Quote only the lines from the top of the listing below down to and including the line with "side faces -Y.".

━━━━━━━━━━━━━━━━━━━━

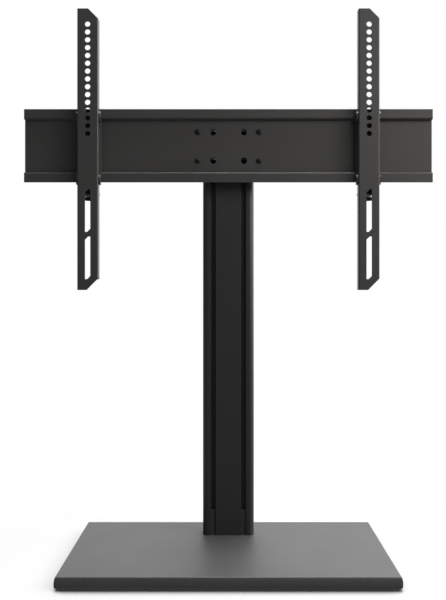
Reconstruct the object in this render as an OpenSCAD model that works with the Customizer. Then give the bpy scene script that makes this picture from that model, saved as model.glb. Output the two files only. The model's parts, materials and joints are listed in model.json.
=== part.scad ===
// Table-top television stand with a height-adjustable hook-on mount.
// Origin: centre of the base on the floor. +Z up, the screen side faces -Y.

/* [Base] */
// Width of the base board
base_w = 494; // [400:2:700]
// Depth of the base board
base_d = 285; // [240:5:400]
// Thickness of the base board
base_t = 18; // [16:1:24]
// Radius that rounds the rim under towards the floor
base_under_r = 6; // [4:0.5:8]
// Radius of the shallow bulge of the rim
base_bulge_r = 35; // [25:1:60]
// Radius of the rim's top edge
base_top_r = 2; // [0.5:0.5:3]
// Radius of the board's corners in plan
base_corner_r = 3; // [1:0.5:8]
// Width of the steel plate let into the underside
plate_w = 260; // [160:10:320]
// Depth of the steel plate let into the underside
plate_d = 90; // [70:5:100]
// Thickness of the steel plate
plate_t = 5; // [4:0.5:6]
// How far the steel plate lies above the board's underside
plate_recess = 1; // [0.5:0.5:2]
// Diameter of a rubber foot
foot_d = 22; // [12:1:40]
// Thickness of a rubber foot
foot_t = 1.5; // [1:0.5:6]
// Distance from the board's edges to a foot's centre
foot_inset = 34; // [26:1:60]

/* [Column] */
// Width of the column
column_w = 84.5; // [78:0.5:100]
// Depth of the column
column_d = 40; // [40:1:60]
// Length of the column
column_len = 690; // [450:10:1000]
// Radius of the column's corners
column_r = 8; // [4:0.5:8]
// Wall thickness of the extrusion
column_wall = 2.2; // [1.8:0.1:2.6]
// Distance from the board's rear edge to the column's back
column_setback = 42; // [40:1:110]
// Distance from the middle of the column to a T-slot
slot_x = 25; // [24:0.5:26]
// Width of a T-slot's mouth
slot_mouth = 8.2; // [7:0.1:9]
// Thickness of the lips beside a T-slot's mouth
slot_lip = 4; // [3:0.5:5]
// Width of a T-slot behind its lips
slot_wide = 16.4; // [14:0.2:17]
// Depth of a T-slot behind its lips
slot_deep = 6.5; // [6:0.5:7]
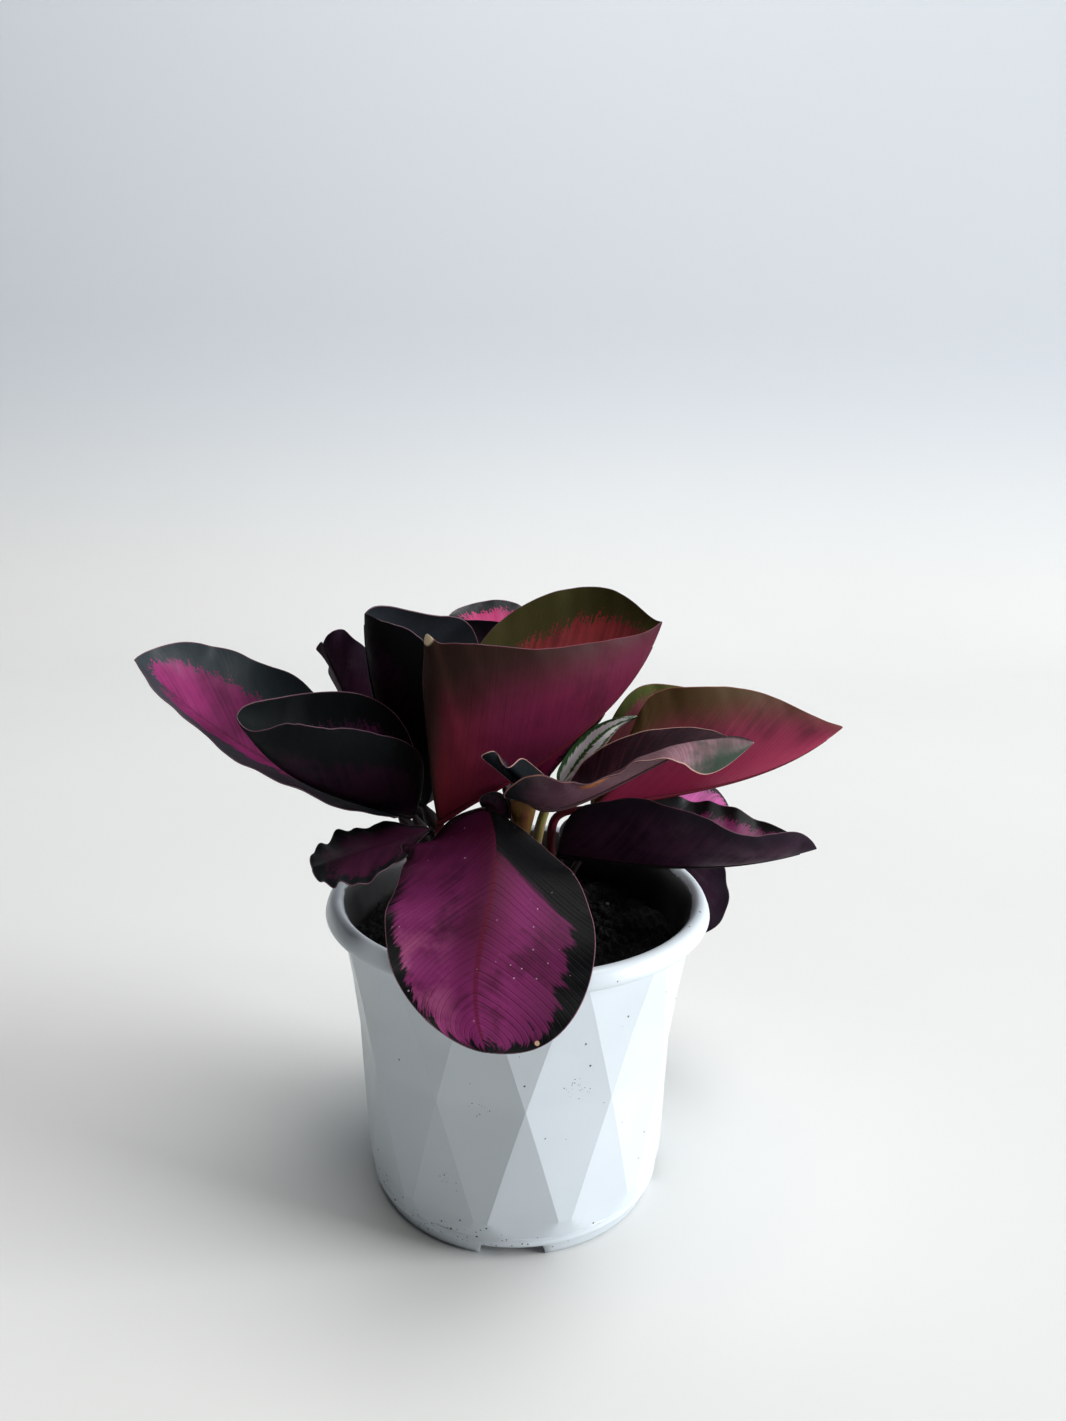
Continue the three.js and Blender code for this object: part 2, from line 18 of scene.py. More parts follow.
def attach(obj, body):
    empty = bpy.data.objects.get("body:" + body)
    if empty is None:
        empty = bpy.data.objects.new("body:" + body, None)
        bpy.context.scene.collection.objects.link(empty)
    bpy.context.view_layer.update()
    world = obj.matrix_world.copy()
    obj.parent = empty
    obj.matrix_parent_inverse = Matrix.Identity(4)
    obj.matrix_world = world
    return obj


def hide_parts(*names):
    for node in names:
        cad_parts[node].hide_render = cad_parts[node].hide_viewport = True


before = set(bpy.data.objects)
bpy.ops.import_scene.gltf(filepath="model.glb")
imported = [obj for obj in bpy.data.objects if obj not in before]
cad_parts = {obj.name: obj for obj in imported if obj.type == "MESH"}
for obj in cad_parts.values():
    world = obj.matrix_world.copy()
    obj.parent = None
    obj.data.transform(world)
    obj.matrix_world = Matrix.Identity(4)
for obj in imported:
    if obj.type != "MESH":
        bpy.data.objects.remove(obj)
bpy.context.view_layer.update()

MM = 0.001
SEED = 7

# ---------------- driving dimensions

DIAMONDS = 12
SECTOR = 360 / DIAMONDS
FIRST_DIAMOND = -11.0  # where its middle is, in degrees
TIP_LOW, WAIST, TIP_HIGH = 15.0, 61.0, 107.5
WAIST_HALF_ANGLE, TIP_HALF_ANGLE = SECTOR / 2, 2.3  # half of what a diamond spans there
FACET_RADII = ((8.5, 55.95), (15, 56.25), (38, 57.35), (61, 59.0), (84, 60.9), (107.5, 64.3))
FACET_HEIGHTS = np.concatenate([np.linspace(8.7, 17, 34), np.linspace(18, TIP_HIGH, 61)])  # of the rings
FOOT_CONE = (8.5, 54.9, 15.0, 56.2)  # a round cone that trims the facets: two heights and radii
CONE_REACH = 4.0  # how far above them it still trims corners
NOTCHES, NOTCH_WIDTH, NOTCH_HEIGHT = 4, 22.0, 4.0
FOOT_RADIUS = 52.0
DRAINS, DRAIN_RADIUS, DRAIN_CIRCLE = 6, 4.0, 30.0
# Radius and height, from under the floor out to the bead over the foot, and from the rim in to the floor.
FOOT_PROFILE = (
    (0, 4.5), (30, 4.5), (49.6, 4.5), (50.2, 2.5), (50.4, 0.25), (50.65, 0), (52.1, 0), (52.4, 0.2),
    (53.2, 2.2), (54.25, 5), (54.75, 5.6), (54.95, 6.2), (54.75, 6.9), (54.6, 7.4), (54.9, 8.5),
)
RIM_PROFILE = (
    (65.2, 108.7), (65.7, 108.85), (67.5, 108.9), (69.2, 108.95), (69.75, 109.25), (69.98, 109.9),
    (69.75, 110.9), (69.2, 112.3), (68.7, 113.3), (68.2, 114.0), (67.6, 114.55), (66.8, 114.9), (65.9, 115),
    (65.1, 114.9), (64.4, 114.4), (63.7, 113.5), (63.1, 112.3), (62.4, 110.6), (61.8, 109), (61.2, 106),
    (60.2, 100), (58.1, 82), (55.6, 61), (54.0, 34), (52.6, 9), (52.1, 7.6), (51.3, 6.8), (50.3, 6.5),
    (30, 6.5), (0, 6.5),
)
RIM_TOP = 12  # which of them is the rim's highest
SMUDGES = ((22, -54, 66), (19, -55, 68), (-12, -57, 60), (-22, -51, 30))  # small patches of dirt outside
SMUDGE_RADIUS = 6.0

SOIL_RADIUS = 59.5
SOIL_EDGE, SOIL_MIDDLE = 98.0, 101.5
SOIL_DIP = 1.8  # how far it has shrunk down at the wall
SOIL_SIDE = ((58, 92), (55.2, 61), (52.1, 9.4), (50, 6.8), (0, 6.8))  # radius and height
CRUMBS = ((1.6, 0.35), (2.7, 0.3), (4.5, 0.25), (7.5, 0.18))  # how fine, and how high

EDGE_STATIONS = {3: (0.15, 0.5, 0.85), 5: (0.1, 0.3, 0.5, 0.7, 0.9)}  # by how many points the edge has
RIB_STATIONS = (0, 1 / 3, 2 / 3, 1)
STALK_BOTTOM, STALK_STRAIGHT_TO = 91.0, 104.0

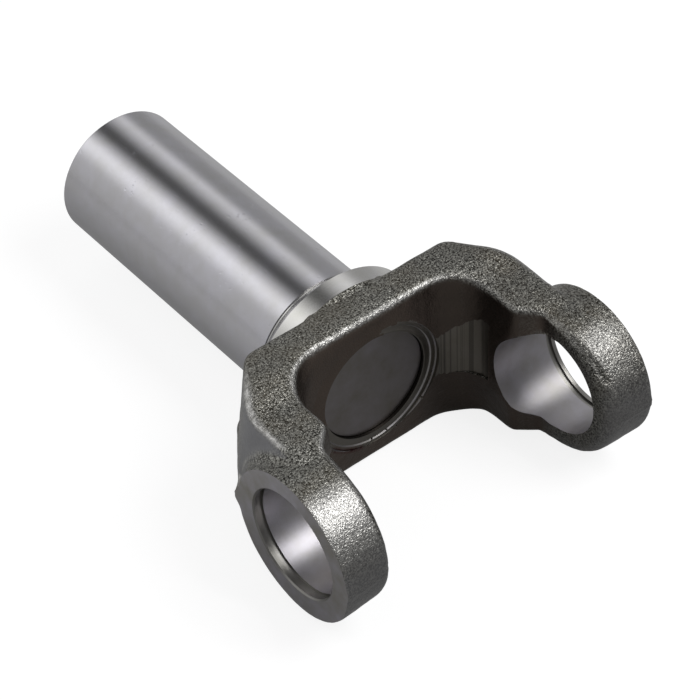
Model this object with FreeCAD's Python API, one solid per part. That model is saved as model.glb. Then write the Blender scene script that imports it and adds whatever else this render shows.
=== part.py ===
import FreeCAD, Part
import math
import os
from FreeCAD import Vector

# Slip yoke of a propeller shaft: one steel forging with a splined barrel, and the
# expansion plug pressed into its fork. Millimetres. The origin is the joint centre,
# where the axis of the two bearing bores (X) crosses the axis of the barrel (Y).
# The barrel points to +Y, the fork opens to -Y, and z is up.

# Joint: bearing bores, snap ring grooves and machined ear faces
bore_radius = 15.08
bore_chamfer = 0.4
lockup_half_width = 46.04
ring_groove_width = 1.6
ring_groove_depth = 0.7
ear_land = 1.36
ear_face_x = lockup_half_width + ring_groove_width + ear_land
ear_edge_break = 0.35

# Internal involute spline, cut from the barrel's end up to a relief behind the plug
spline_teeth = 27
spline_module = 25.4 / 24
spline_pressure_angle = 30.0
spline_root_clearance = 0.35
spline_end_chamfer = 1.2
spline_relief_length = 9.0
spline_relief_clearance = 0.35
spline_pitch_radius = spline_module * spline_teeth / 2
spline_minor_radius = spline_pitch_radius - spline_module / 2
spline_major_radius = spline_pitch_radius + spline_module * (1 + spline_root_clearance) / 2
relief_radius = spline_major_radius + spline_relief_clearance

# Fork, as it leaves the dies: outline at the parting plane, draft both ways from it.
# The machining sits a little above the parting plane.
forging_drop = 0.55
draft_angle = 6.8
base_inner_y = 25.6
base_thickness = 16.2
base_back_y = base_inner_y + base_thickness
back_corner_x = 33.2
back_corner_radius = 7.5
shoulder_run = 16.3
shoulder_y = base_back_y - shoulder_run
shoulder_radius = 17.0
boss_step = 2.8
arm_outer_x = ear_face_x - boss_step
arm_inner_x = 27.0
inner_corner_radius = 9.0
pad_end_y = 8.2
pad_corner_radius = 5.2
ear_thickness = 14.4
ear_inner_x = ear_face_x - ear_thickness
ear_step_y = 2.2
ear_step_radius = 3.0
arm_tip_cover = 1.2
arm_tip_inner_x = ear_inner_x - arm_tip_cover
arm_tip_y = -6.0
arm_tip_radius = 5.6
top_edge_radius = 2.2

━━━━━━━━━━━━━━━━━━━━

Task output>
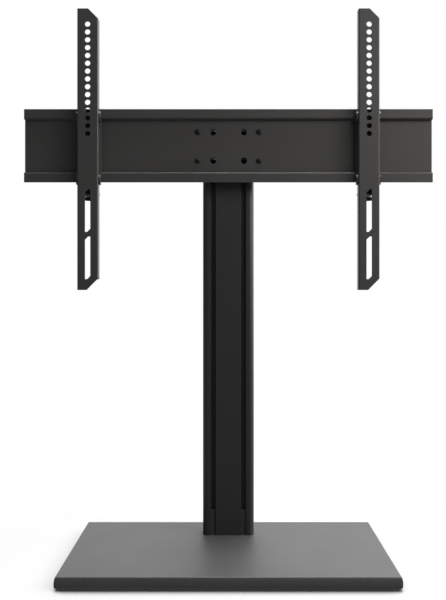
Reconstruct the object in this render as an OpenSCAD model that works with the Customizer. Then give the bpy scene script that makes this picture from that model, saved as model.glb. Output the two files only. The model's parts, materials and joints are listed in model.json.
=== part.scad ===
// Table-top television stand with a height-adjustable hook-on mount.
// Origin: centre of the base on the floor. +Z up, the screen side faces -Y.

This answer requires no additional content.